Also we've had this debate for years already when Apple went to unibody Macbooks. The reliability and battery life only increased because of the better structural integrity and increased room for battery cells.

1 comments

It is not easily replaceable as with any other phone.

The issue is not creating waste, but wasting one's money on middle-men for replacing one's phone batteries.

>I know every TV remote I've owned with a battery door eventually ends up with a rubber band around it, and I think that's pretty much a universal experience.

You're relating a supposedly personal story to make your spin claims more relatable. Maybe you're like the people in late-night TV commercials who seemingly can't open a can of tomatoes without massive bleeding? ;)

> The issue is not creating waste, but wasting one's money on middle-men for replacing one's phone batteries.

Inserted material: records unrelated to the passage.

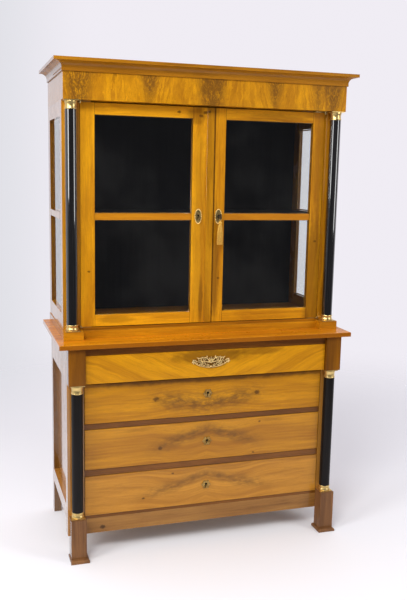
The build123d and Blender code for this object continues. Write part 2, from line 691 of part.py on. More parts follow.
def key() -> Part:
    """Key in the lock: shank, collar, bit that hangs down, and a pierced bow."""
    half, length, height = KEY_BIT
    solid = bar_along_y(LOCK_X, LOCK_Z, (KEY_TIP, KEY_BOW_DEPTH - SHANK_END), KEY_SHANK)
    solid += bar_along_y(LOCK_X, LOCK_Z, *KEY_COLLAR)
    solid += block((LOCK_X - half, LOCK_X + half), (KEY_TIP, KEY_TIP + length),
                   (LOCK_Z - height, LOCK_Z))
    outer, inner, thickness = KEY_BOW
    ring = Cylinder(outer, thickness) - Cylinder(inner, thickness + 2)
    return solid + Pos(LOCK_X, at(KEY_BOW_DEPTH), LOCK_Z) * Rot(0, 90, 0) * ring


def tassel() -> Part:
    """Cord loop through the bow, head and skirt of a silk tassel."""
    low, head = TASSEL_FOOT, TASSEL_HEAD
    skirt = [(14.0, low), (13.4, low + 18), (10.6, head - 10), (7.0, head - 3), (5.0, head)]
    knot = [(8.2, head + 3), (9.0, head + 8), (7.4, head + 13), (3.0, head + 16)]
    solid = turned(skirt + knot, LOCK_X, TASSEL_DEPTH)
    loop_radius, loop_top = TASSEL_LOOP
    return solid + pin(LOCK_X, TASSEL_DEPTH, (head + 15, loop_top), loop_radius)


# ------------------------------------------------------------------ hinges
def hinge_leaf(side: int, z: tuple, eye_z: tuple) -> Part:
    """Flat leaf that runs under or over a door's corner to an eye in front of the door."""
    near, far = LEAF_REACH
    front, arm, back = LEAF_INSET
    leaf = block((HINGE_X - far, HINGE_X - near), (POST_FACE - back, POST_FACE - front), z)
    leaf += block((HINGE_X - LEAF_ARM, HINGE_X), (POST_FACE - arm, HINGE_DEPTH), z)
    leaf += pin(HINGE_X, HINGE_DEPTH, eye_z, HINGE_EYE)
    return mirrored(leaf, side)


def hinge_pivots(side: int) -> list:
    """The two leaves on one door, each with a bored eye."""
    low, high = DOOR_Z
    below, above = low - DOOR_LEAVES[0], high + DOOR_LEAVES[1]
    bottom = hinge_leaf(side, (below, low), (below, low + HINGE_EYE_LENGTH))
    top = hinge_leaf(side, (high, above), (high - HINGE_EYE_LENGTH, above))
    bore = pin(side * HINGE_X, HINGE_DEPTH, (0, HEIGHT), HINGE_PIN + PIN_CLEARANCE)
    return [bottom - bore, top - bore]


def hinge_plates() -> list:
    """Four leaves on the cabinet, each with a fixed pin."""
    plates = []
    ceiling = FRIEZE_Z[0]
    low = (FLOOR_TOP, FLOOR_TOP + CASE_LEAVES[0])
    high = (ceiling - CASE_LEAVES[1], ceiling)
    for side in (-1, 1):
        x = side * HINGE_X
        bottom = hinge_leaf(side, low, low)
        bottom += pin(x, HINGE_DEPTH, (FLOOR_TOP, DOOR_Z[0] + HINGE_PIN_END), HINGE_PIN)
        top = hinge_leaf(side, high, high)
        top += pin(x, HINGE_DEPTH, (DOOR_Z[1] - HINGE_PIN_END, ceiling), HINGE_PIN)
        plates += [bottom, top]
    return plates


# ------------------------------------------------------------------ output
def write(name: str, shape) -> None:
    """Write one node: a single solid or a group of separate solids."""
    if isinstance(shape, list):
        shape = Compound(children=[Part() + piece for piece in shape])
    export_step(shape, f"parts/{name}.step")


def pieces() -> dict:
    """Every node's name and shape."""
    places = column_places()
    nodes = {
        "chest_top": chest_top(),
        "drawer_rails": drawer_rails(),
        "chest_apron": chest_apron(),
        "corner_blocks": corner_blocks(),
        "front_feet": front_feet(),
        "drawer_runners": drawer_runners(),
        "chest_back_panel": chest_back_panel(),
        "frieze_mount": frieze_mount(),
        "column_capitals": [capital(x, depth, head) for x, depth, _, head in places],
        "column_bases": [base(x, depth, foot) for x, depth, foot, _ in places],
        "plinth_frame": plinth_frame(),
        "plinth_blocks": plinth_blocks(),
        "cabinet_floor": cabinet_floor(),
        "side_panes": side_panes(),
        "frieze": frieze(),
        "cornice": cornice(),
        "cabinet_top_board": cabinet_top_board(),
        "cabinet_back_panel": cabinet_back_panel(),
        "shelf": shelf(),
        "shelf_battens": shelf_battens(),
        "door_frame_left": door_frame_left(),
        "door_frame_right": door_frame_right(),
        "door_panes_left": door_panes(LEFT_SIGHT_X),
        "door_panes_right": door_panes(RIGHT_SIGHT_X),
        "meeting_strip": meeting_strip(),
        "door_escutcheon_left": door_escutcheon(LEFT_PLATE_X),
        "door_escutcheon_right": door_escutcheon(LOCK_X),
        "shoot_bolt_top": shoot_bolt(1),
        "shoot_bolt_bottom": shoot_bolt(-1),
        "door_lock": door_lock(),
        "lock_bolt": lock_bolt(),
        "key": key(),
        "tassel": tassel(),
        "hinge_plates": hinge_plates(),
    }
    for side, word in ((-1, "left"), (1, "right")):
        nodes[f"chest_side_frame_{word}"] = chest_side_frame(side)
        nodes[f"chest_side_panel_{word}"] = chest_side_panel(side)
        nodes[f"cabinet_side_frame_{word}"] = cabinet_side_frame(side)
        nodes[f"hinge_pivots_{word}"] = hinge_pivots(side)
    for place, word in zip(places, ("lower_column_left", "lower_column_right",
                                    "upper_column_left", "upper_column_right")):
        nodes[word] = column(place)
    for index in range(len(DRAWER_FACE_Z)):
        nodes[f"drawer_front_{index + 1}"] = drawer_front(index)
        nodes[f"drawer_tray_{index + 1}"] = drawer_tray(index)
        if index > 0:
            nodes[f"keyhole_rosette_{index + 1}"] = keyhole_rosette(index)
            nodes[f"drawer_bolt_{index + 1}"] = drawer_bolt(index)
    return nodes


if __name__ == "__main__":
    os.makedirs("parts", exist_ok=True)
    for node, solid in pieces().items():
        write(node, solid)
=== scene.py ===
"""Glazed cabinet on a chest of drawers: finishes, brass mounts, glazing beads, tassel, light and camera."""

import logging
import math
import random
from dataclasses import dataclass
from enum import Enum

import bpy
from mathutils import Matrix, Vector


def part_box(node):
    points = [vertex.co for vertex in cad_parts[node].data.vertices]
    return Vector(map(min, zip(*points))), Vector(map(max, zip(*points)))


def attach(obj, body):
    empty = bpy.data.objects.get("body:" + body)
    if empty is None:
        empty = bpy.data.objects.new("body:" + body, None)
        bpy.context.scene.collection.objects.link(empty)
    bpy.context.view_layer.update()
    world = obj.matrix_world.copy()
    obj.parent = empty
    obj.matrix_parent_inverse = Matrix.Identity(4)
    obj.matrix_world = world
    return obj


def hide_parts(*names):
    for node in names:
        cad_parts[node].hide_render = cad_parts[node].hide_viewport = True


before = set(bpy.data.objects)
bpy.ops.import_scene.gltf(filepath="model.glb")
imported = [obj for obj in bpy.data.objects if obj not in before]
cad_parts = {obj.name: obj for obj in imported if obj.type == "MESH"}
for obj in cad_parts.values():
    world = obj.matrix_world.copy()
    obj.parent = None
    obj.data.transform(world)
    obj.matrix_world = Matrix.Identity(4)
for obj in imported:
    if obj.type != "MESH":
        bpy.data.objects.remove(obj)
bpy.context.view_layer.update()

logging.basicConfig(level=logging.INFO, format="%(levelname)s %(message)s")
log = logging.getLogger("cabinet")

Colour = tuple[float, float, float]
Point = tuple[float, float, float]
Socket = bpy.types.NodeSocket
Source = Socket | float | tuple
DirtAndShadePatch = tuple[float, float, float, float, float]

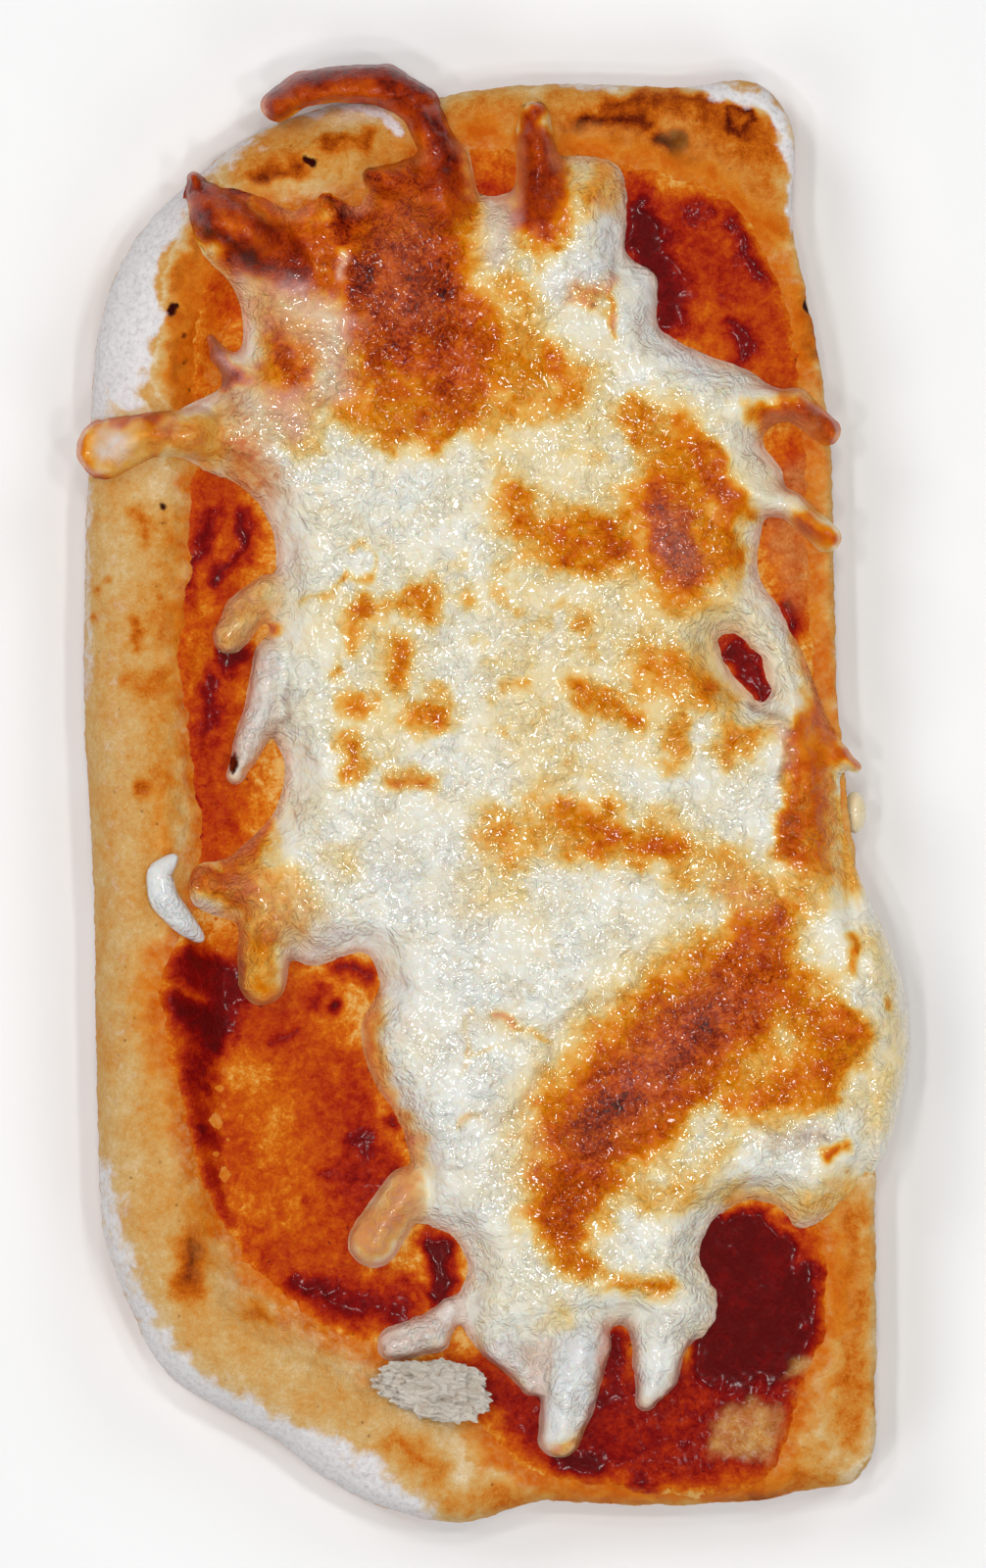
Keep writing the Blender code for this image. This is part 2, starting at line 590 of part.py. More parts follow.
def make_crumb(cutters):
    """A torn scrap of bread that stuck to the sauce, jagged all round."""
    mesh = bmesh.new()
    bmesh.ops.create_icosphere(mesh, subdivisions=3, radius=0.5)
    cx, cy = CRUMB
    ground = float(dough_top(np.array([cx]), np.array([cy]))[0]) + GAP + SAUCE_THICKNESS
    cosine, sine = math.cos(CRUMB_TURN), math.sin(CRUMB_TURN)
    for vertex in mesh.verts:
        angle = math.atan2(vertex.co.y, vertex.co.x)
        jag = 1.0 + sum(size * math.sin(count * angle + turn) for size, count, turn in CRUMB_JAGS)
        x, y = vertex.co.x * jag * CRUMB_SIZE[0], vertex.co.y * jag * CRUMB_SIZE[1]
        lump = CRUMB_LUMPS * math.sin(1.1 * x) * math.cos(1.3 * y)
        z = ground + CRUMB_LIFT + vertex.co.z * CRUMB_SIZE[2] + lump
        vertex.co = Vector((cx + cosine * x - sine * y, cy + sine * x + cosine * y, z)) * MM
    crumb = mesh_object("bread_scrap", mesh)
    clear_of_layers(crumb, cutters)
    return crumb


def main():
    for obj in list(bpy.data.objects):
        bpy.data.objects.remove(obj)
    slice_parts = bpy.data.collections.new("cheese_pizza_slice")
    cutters = bpy.data.collections.new("cutters")
    for collection in (slice_parts, cutters):
        bpy.context.scene.collection.children.link(collection)
    dough = make_dough()
    sauce = make_sauce(cutters, dough)
    make_sauce_room(cutters, dough)
    parts = (
        (dough, "dough"),
        (sauce, "sauce"),
        (make_cheese(cutters), "cheese"),
        (make_curl(cutters), "cheese"),
        (make_side_drop(cutters), "cheese"),
        (make_crumb(cutters), "crumb"),
    )
    materials = {name: surface_material(name) for name in COLORS}
    for obj, material in parts:
        slice_parts.objects.link(obj)
        obj.data.materials.append(materials[material])


main()
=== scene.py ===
"""The looks of a slice of cheese pizza, cut from a long tray pizza and lying flat.

Tables and sizes are in millimetres. X runs from the floured rim to the cut side, Y along the slice and
Z up, as in the part's own source, so every piece here follows the shape of the solid that it replaces.
"""

import math

import bpy
import numpy as np
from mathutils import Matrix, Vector
from mathutils.geometry import delaunay_2d_cdt


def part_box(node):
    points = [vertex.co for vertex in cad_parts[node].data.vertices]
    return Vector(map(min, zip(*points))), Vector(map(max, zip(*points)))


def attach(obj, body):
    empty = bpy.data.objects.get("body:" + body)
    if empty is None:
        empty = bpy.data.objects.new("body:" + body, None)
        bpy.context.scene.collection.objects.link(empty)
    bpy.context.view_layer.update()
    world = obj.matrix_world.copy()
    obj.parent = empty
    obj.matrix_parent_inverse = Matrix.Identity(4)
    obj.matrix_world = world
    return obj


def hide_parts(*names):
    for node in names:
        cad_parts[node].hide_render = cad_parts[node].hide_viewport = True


MM = 0.001

# Driving sizes of the dough.
MIDDLE_HEIGHT = 12.5
RIM_RISE = 4.5
RIM_WIDTH = 13.5
RIM_FADE = 4.0
RIM_SIDE_RADIUS = 7.0
EDGE_SIDE_RADIUS = 3.5
CUT_SIDE_RADIUS = 1.2
RIM_WIDEST_AT = 7.0
RIM_FOOT_RADIUS = 5.0
EDGE_FOOT_RADIUS = 1.5
CUT_FOOT_RADIUS = 0.8
DOME_RISE = 2.6
SHELF_RISE = 1.2

# The layers on it.
GAP = 0.3
SAUCE_THICKNESS = 0.9
CHEESE_THICKNESS = 3.4
CHEESE_LIP = 2.6
CHEESE_EDGE = 0.5
CHEESE_LUMPS = 0.55
MELT = 1.6
FUSE = 0.8
STRAND_SKIRT = 0.6
DROOP_DEPTH = 9.0
DROOP_REACH = 5.5
CLING = 1.6

# The dough seen from above, round from the lower left: floured rim, bottom edge, cut side, top edge.
DOUGH_OUTLINE = (
    (-54.2, 32.0), (-54.4, 14.0), (-53.0, -18.0), (-52.5, -48.0), (-51.6, -59.5), (-49.2, -66.6),
    (-43.7, -76.8), (-30.3, -85.3), (-16.0, -94.6), (-4.3, -97.1), (6.0, -94.4), (18.0, -94.8),
    (37.3, -93.9), (44.0, -92.4), (47.8, -92.0), (49.8, -89.6), (50.8, -79.5), (50.9, -60.0),
    (50.6, -38.0), (48.6, -12.0), (46.6, 4.0), (45.4, 27.0), (45.0, 45.0), (42.4, 63.0),
    (39.9, 75.0), (38.9, 90.8), (36.8, 93.6), (24.5, 94.0), (2.0, 94.1), (-9.5, 92.4),
    (-20.5, 91.8), (-29.6, 88.8), (-40.7, 81.0), (-47.8, 73.3), (-52.4, 62.0), (-53.6, 49.0),
)

# Where the sauce was spread, inside the rim and up to a finger's breadth from the cut.
SAUCE_OUTLINE = (
    (-39.5, 42.0), (-41.0, 15.0), (-39.0, -10.0), (-45.0, -26.0), (-41.5, -42.0), (-37.0, -57.0),
    (-26.0, -69.5), (-6.0, -79.5), (3.0, -90.0), (12.0, -92.6), (36.0, -92.0), (42.0, -78.0),
    (45.0, -69.0), (43.5, -52.0), (46.0, -30.0), (44.5, 2.0), (43.0, 30.0), (42.0, 52.0),
    (39.0, 68.0), (31.0, 80.0), (16.0, 84.5), (-6.0, 86.0), (-20.0, 77.5), (-34.0, 77.0),
    (-40.5, 62.0),
)

# The melted sheet without its strands, clockwise from the upper left.
CHEESE_OUTLINE = (
    (-34.0, 66.0), (-39.5, 73.0), (-40.5, 80.0), (-35.0, 80.6), (-30.5, 79.0), (-26.0, 77.0),
    (-21.8, 80.0), (-18.0, 77.5), (-16.0, 82.0), (-9.0, 84.5), (-3.7, 85.5), (-2.0, 79.5),
    (2.0, 79.5), (10.5, 84.5), (16.5, 83.2), (18.0, 77.0), (18.0, 71.5), (21.7, 69.0),
    (22.6, 61.5), (27.5, 58.5), (34.8, 55.5), (37.5, 52.5), (35.8, 46.2), (38.4, 42.6),
    (36.0, 36.0), (35.2, 29.2), (39.0, 23.0), (43.2, 13.0), (45.8, 6.0), (46.4, -4.0),
    (48.0, -9.5), (50.0, -14.5), (53.0, -21.0), (55.2, -28.0), (55.5, -34.0), (54.6, -39.0),
    (53.0, -45.0), (50.5, -50.5), (46.2, -54.8), (40.0, -57.6), (38.4, -55.5), (34.2, -54.0),
    (29.2, -57.2), (28.0, -61.5), (30.4, -67.0), (28.8, -71.8), (24.0, -73.6), (17.0, -70.6),
    (12.0, -72.0), (4.5, -74.5), (-1.5, -74.0), (-4.8, -68.0), (-3.3, -62.5), (-6.0, -58.4),
    (-9.6, -57.0), (-10.8, -49.0), (-12.8, -42.8), (-16.2, -37.5), (-17.5, -31.0), (-15.0, -25.2),
    (-16.6, -21.5), (-24.0, -23.0), (-33.0, -17.5), (-40.0, -14.2), (-40.0, -10.5), (-34.0, -7.5),
    (-28.6, -1.6), (-27.6, 3.5), (-29.6, 9.0), (-30.0, 19.0), (-28.6, 29.0), (-29.2, 34.5),
    (-32.0, 39.5), (-38.0, 42.5), (-41.5, 46.0), (-40.5, 51.0), (-36.5, 53.5), (-33.5, 58.5),
)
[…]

Well I could say I'm spending that money on having a nicer phone that's sealed and seamless, rather than wasting it.

Sealed, seamless, performance-degraded, costly to service, with planned obsolescence.

It's quite obvious that it's a waste of money to pay middle-men to perform basic service on it for stuff a user can do at home with any other phone.

Right... but the point was I get something, in return for having to pay middle-men to service it. It's a trade I'm happy with. Maybe you aren't, but it works for me.
You can go to a store and ask someone there to replace the batteries of your TV remote or battery-swappable phone for free, if you like.
You're just being sarcastic for the sake of it and not really contributing anything to the discussion.